Jun 25, 2008,
While external threats besiege organization networks every day, people within an organization can pose a significant danger because of their access to sensitive information. Commonly used programs -- file sharing, instant messaging, voice over Internet protocol and music managers -- all pose internal threats to an organization.
Endpoint security has emerged as an important tool to protect the organization's internal network. While the term "endpoint security" is used in different ways and in different contexts, it generally refers to measures taken to secure endpoints within an organization, including laptops, desktops, PDAs and other personal-computing devices. Endpoint security can include building a strategy where security software is distributed to end-user devices, but is centrally managed.
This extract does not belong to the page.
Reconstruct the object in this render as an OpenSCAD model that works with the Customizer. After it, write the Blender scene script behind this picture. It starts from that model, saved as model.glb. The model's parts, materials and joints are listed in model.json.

According to Promisec, a company that provides endpoint security solutions, many organizations overlook the importance of endpoint security. Promisec compares traditional IT security structures to a soft-boiled egg, where outside security measures represent the exterior shell, but interior security is about as strong as the soft-boiled fluid of the egg.
Other players in the endpoint security market include GFI and Reconnex, which also sell software that monitors network and endpoint traffic to show customers where vulnerabilities exist, and lets them track and block potentially harmful activity. Larger vendors, such as Symantec, McAfee and Sophos, also sell endpoint security products.
In a 2007 study, Promisec audited 30 organizations with 500 to 15,000 users and found endpoint vulnerabilities at every one of them. One business had unauthorized USB devices in 55 percent of its machines, and another had 22 percent of its users on file-sharing networks. In February 2008, Promisec found 32 percent of computers scanned had unauthorized storage devices attached.
Increasingly organizations such as government are finding a security gap between what is protected from an outside threat and what happens at the end of the computing infrastructure.
"Governments are certainly spending money on IT security, but imagine if your insurance policy covered only 80 percent," said Alan Komet, vice president of marketing for Promisec. "Governments are paying for protection 100 percent of the time, but are getting 80 percent."